A great example of this is Hammurabi’s Code:

If a builder builds a house for a man and does not make its construction firm, and the house which he has built collapses and causes the death of the owner of the house, that builder shall be put to death.

That is the best risk management rule ever. If you have the upside, you have to keep the downside.

And Charlie Munger puts it another way:

An example of a really responsible system is the system the Romans used when they built an arch. The guy who created the arch stood under it as the scaffolding was removed. It’s like packing your own parachute.

At his Westlake talk, Munger says:

Another thing that is never discussed any more is my idea of one of the great philosophers of America who was Charlie Frankel. He was mugged to death in due course because, after all, he lived in Manhattan in a different time.* Before he was mugged to death, he created this philosophy of responsibility. He said the system is responsible in proportion to the degree that the people who make the decisions bear the consequences.
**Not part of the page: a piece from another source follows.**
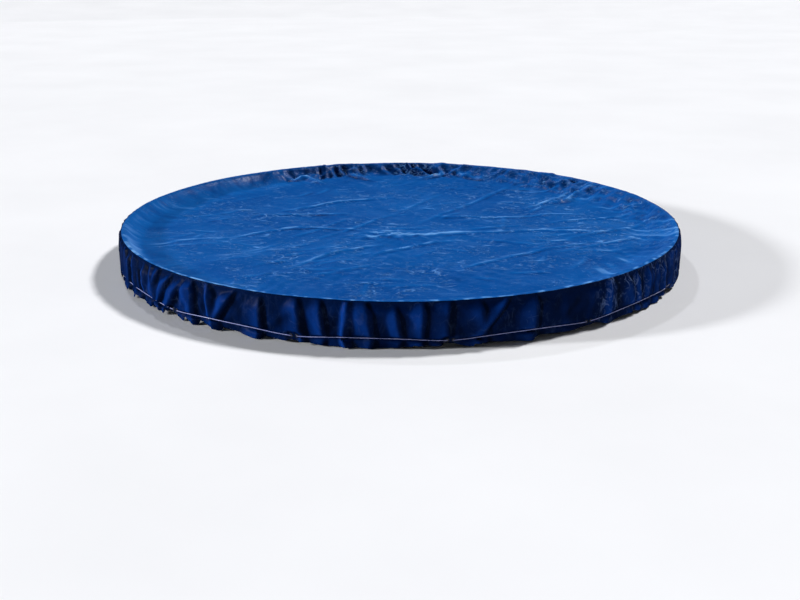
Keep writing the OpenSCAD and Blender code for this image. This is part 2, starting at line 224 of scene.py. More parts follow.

So to Charlie Frankel, you don’t create a loan system where all the people who make the loans promptly dump them on somebody else through lies and twaddle, and they don’t bear the responsibility when the loans are good or bad. To Frankel, that is amoral, that is an irresponsible system. That is like selling an automobile with bad brakes and you know the brakes are bad. You shouldn’t do it.

* Wikipedia claims that “both he and his wife were fatally shot during a robbery of their home in Bedford Hills, New York.”